* **Supplied information**:
————

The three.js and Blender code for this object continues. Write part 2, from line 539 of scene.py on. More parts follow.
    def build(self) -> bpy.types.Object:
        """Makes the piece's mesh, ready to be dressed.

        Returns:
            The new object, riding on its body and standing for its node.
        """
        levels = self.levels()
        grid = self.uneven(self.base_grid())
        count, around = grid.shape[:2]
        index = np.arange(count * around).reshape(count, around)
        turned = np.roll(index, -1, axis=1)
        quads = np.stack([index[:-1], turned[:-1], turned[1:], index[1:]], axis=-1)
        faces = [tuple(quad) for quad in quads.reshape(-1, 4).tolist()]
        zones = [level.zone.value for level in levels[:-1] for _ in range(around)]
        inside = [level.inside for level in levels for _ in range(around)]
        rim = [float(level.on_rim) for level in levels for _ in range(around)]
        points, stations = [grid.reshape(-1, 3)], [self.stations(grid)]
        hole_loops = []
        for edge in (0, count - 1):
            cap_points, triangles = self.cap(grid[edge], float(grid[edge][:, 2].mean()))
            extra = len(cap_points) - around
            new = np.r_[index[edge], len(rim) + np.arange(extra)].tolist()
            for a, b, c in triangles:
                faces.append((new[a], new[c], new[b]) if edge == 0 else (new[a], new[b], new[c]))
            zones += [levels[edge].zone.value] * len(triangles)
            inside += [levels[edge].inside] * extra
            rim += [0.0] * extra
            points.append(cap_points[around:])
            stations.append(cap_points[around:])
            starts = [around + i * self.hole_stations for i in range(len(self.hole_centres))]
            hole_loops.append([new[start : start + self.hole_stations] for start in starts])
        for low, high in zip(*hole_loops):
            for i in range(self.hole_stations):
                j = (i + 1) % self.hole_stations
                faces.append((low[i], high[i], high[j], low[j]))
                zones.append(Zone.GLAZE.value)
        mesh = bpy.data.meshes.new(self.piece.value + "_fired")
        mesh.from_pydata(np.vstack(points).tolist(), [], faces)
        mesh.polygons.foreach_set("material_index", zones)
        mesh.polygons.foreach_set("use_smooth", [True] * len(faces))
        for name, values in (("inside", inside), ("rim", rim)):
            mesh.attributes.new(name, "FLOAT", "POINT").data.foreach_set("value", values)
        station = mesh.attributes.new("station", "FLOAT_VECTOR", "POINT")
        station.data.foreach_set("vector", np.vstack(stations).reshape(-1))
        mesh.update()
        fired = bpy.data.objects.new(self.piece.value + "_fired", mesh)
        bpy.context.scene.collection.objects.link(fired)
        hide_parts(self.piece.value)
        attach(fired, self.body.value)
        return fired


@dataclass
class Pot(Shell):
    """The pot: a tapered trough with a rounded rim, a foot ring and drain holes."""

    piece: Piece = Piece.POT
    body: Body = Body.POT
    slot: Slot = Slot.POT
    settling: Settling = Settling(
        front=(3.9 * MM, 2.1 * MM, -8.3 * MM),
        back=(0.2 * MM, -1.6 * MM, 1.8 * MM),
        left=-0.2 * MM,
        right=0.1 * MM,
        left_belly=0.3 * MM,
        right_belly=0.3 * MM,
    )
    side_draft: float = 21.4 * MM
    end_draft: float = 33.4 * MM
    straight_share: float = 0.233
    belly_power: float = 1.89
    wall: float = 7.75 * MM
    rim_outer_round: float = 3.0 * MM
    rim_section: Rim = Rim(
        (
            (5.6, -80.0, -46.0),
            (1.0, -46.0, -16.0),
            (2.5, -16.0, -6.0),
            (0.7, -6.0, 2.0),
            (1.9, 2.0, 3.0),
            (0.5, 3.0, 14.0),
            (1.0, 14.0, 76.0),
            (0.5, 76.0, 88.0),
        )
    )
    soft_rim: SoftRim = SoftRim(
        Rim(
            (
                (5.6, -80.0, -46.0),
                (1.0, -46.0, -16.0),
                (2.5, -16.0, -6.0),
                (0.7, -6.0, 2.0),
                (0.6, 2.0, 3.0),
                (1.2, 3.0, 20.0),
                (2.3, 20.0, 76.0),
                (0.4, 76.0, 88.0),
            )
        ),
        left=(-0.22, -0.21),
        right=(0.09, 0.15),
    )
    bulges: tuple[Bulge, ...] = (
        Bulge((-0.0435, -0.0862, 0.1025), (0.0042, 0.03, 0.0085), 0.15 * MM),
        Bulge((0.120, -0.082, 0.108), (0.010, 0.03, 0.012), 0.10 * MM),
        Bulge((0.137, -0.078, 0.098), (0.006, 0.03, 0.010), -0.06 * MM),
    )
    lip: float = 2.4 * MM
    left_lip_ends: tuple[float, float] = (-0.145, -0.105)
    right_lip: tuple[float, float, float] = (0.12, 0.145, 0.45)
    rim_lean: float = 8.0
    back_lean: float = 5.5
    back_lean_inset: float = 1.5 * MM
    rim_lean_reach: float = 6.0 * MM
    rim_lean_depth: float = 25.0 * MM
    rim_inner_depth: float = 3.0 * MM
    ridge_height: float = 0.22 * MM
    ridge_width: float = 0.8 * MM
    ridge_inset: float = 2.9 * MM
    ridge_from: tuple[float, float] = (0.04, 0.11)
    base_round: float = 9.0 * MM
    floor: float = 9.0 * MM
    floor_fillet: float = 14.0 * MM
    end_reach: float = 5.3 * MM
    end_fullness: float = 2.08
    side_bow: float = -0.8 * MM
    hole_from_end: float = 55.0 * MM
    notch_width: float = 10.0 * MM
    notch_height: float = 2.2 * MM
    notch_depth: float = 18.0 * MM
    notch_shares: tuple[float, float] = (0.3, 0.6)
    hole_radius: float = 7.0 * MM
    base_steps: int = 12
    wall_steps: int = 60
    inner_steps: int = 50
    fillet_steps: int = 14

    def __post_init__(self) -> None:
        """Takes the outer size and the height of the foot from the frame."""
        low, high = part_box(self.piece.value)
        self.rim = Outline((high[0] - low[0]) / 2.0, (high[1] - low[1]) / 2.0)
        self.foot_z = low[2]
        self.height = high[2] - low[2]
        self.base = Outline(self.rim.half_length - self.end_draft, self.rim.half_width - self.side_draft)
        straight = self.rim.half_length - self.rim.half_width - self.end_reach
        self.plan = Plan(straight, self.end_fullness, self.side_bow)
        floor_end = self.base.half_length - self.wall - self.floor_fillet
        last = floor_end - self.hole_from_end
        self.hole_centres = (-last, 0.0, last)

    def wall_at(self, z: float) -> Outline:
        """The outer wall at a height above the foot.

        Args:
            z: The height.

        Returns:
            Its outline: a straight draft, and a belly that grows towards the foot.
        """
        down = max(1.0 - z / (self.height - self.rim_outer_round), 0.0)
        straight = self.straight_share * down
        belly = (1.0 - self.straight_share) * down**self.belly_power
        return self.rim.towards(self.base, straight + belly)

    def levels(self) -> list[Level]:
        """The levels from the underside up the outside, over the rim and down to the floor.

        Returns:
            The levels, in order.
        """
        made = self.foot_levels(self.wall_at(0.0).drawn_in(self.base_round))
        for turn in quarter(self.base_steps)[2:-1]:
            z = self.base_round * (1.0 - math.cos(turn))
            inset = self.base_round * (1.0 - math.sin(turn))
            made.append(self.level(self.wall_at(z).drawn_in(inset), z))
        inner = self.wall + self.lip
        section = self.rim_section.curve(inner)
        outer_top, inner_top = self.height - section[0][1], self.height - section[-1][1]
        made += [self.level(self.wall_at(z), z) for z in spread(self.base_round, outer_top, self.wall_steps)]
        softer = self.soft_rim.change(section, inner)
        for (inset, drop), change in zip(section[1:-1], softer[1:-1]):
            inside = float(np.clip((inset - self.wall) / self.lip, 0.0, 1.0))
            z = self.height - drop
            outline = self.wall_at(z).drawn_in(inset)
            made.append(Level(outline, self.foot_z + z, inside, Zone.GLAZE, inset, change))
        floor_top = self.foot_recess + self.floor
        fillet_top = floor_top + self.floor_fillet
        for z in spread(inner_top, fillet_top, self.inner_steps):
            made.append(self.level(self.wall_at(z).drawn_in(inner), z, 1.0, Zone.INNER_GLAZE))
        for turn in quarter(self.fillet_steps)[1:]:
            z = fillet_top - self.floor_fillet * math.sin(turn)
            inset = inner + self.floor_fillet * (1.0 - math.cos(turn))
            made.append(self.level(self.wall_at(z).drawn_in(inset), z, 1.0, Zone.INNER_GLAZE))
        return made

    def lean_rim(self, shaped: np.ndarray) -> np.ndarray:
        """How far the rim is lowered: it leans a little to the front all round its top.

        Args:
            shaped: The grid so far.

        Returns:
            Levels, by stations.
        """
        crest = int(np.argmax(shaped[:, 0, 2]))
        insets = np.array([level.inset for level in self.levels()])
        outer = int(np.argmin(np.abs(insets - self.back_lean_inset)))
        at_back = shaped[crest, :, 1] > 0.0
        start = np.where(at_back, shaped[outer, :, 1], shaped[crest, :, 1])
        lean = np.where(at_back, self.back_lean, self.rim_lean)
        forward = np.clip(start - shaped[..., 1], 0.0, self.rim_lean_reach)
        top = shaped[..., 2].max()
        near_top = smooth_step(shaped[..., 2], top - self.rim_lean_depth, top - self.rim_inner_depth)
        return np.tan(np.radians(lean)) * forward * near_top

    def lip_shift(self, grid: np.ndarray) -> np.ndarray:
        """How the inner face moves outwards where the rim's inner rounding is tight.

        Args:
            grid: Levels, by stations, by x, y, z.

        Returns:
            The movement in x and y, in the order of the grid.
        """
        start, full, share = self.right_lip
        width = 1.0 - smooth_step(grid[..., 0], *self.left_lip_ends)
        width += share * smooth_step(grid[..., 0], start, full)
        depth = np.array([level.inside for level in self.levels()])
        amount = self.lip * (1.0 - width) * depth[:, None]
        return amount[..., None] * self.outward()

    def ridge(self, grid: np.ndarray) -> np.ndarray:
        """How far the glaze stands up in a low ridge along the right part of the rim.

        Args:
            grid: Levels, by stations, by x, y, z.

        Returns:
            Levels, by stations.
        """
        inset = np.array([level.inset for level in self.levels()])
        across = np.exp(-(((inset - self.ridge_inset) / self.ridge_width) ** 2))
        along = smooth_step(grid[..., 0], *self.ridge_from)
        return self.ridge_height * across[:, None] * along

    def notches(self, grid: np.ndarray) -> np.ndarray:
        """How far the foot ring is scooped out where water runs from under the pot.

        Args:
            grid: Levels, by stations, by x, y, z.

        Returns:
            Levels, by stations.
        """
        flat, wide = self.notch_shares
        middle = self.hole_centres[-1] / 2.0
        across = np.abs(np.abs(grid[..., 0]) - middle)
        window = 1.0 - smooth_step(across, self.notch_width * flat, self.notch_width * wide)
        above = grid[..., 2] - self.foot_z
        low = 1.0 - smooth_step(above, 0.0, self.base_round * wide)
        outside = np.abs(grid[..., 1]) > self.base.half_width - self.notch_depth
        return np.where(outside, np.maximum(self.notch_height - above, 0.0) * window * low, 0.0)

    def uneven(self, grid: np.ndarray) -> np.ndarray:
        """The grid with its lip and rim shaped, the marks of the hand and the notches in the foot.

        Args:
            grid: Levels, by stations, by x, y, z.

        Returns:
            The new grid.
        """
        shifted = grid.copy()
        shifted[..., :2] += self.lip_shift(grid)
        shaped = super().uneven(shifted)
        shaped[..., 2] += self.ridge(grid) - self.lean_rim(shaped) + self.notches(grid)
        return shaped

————

* **Stated goal**:
The line with "hide_parts(self.piece.value)" marks the start and the line with "pot: a tapered" marks the end; transcribe every line in that stretch, unchanged.

* **Solution for this task**:
        hide_parts(self.piece.value)
        attach(fired, self.body.value)
        return fired


@dataclass
class Pot(Shell):
    """The pot: a tapered trough with a rounded rim, a foot ring and drain holes."""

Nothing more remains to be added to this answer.